Nas diretrizes para o programa de governo em 2010, o PT afirma que criar as condições para formar uma geração capaz de disputar e dar continuidade aos avanços políticos, sociais, econômicos, culturais, científicos e ambientais que o país necessita exige impulsionar reformas democráticas e populares que garantam a integração das novas gerações ao processo democrático e ao projeto de desenvolvimento sustentável. Em suma, o conjunto do partido passa a entender, como foi apontado pelo ENJPT ocorrido duas semanas antes, que é preciso se apropriar da temática juventude, não apenas no sentido da luta por direitos específicos, da reparação social ou das políticas afirmativas, mas também na perspectiva de que os grandes desafios colocados para a sociedade se desdobram na juventude, ou seja, nas novas gerações.

O Programa Setorial de Juventude com o qual Lula disputou as eleições de 2006 já apontava para a necessidade de investir na juventude visando preparar toda uma geração para assumir responsabilidades com o presente e o futuro do Brasil.
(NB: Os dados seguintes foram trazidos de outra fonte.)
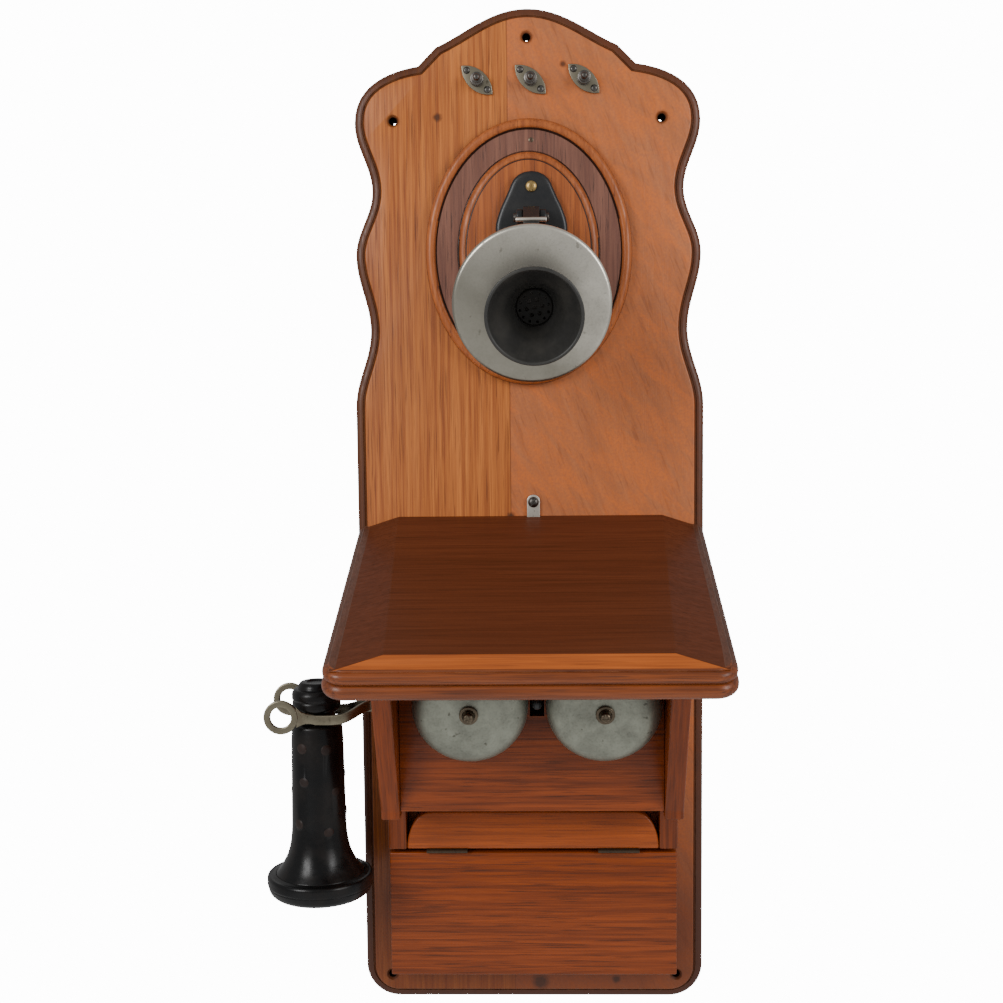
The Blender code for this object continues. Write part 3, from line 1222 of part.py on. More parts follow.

Contudo, em 2006 não se evidenciavam dois elementos que diferenciam as diretrizes de 2010: primeiro, a centralidade que a juventude passa a assumir na construção do projeto de país, agora dotada de uma dimensão estratégica; segundo, a retomada da idéia de que será necessário um padrão alternativo de desenvolvimento, com a implementação de reformas democráticas e populares, para transformar estruturalmente a vida da juventude brasileira.

Aliados ao acúmulo teórico, político e institucional que o PT adquiriu nos últimos anos referente ao tema juventude estes dois elementos contribuem para que as questões estratégicas e estruturais orientem nossa tática, nosso programa e nossa ação.

A juventude, quando se lança em uma tarefa e busca conhecer o que foi feito para melhor prosseguir, constrói a história do seu futuro.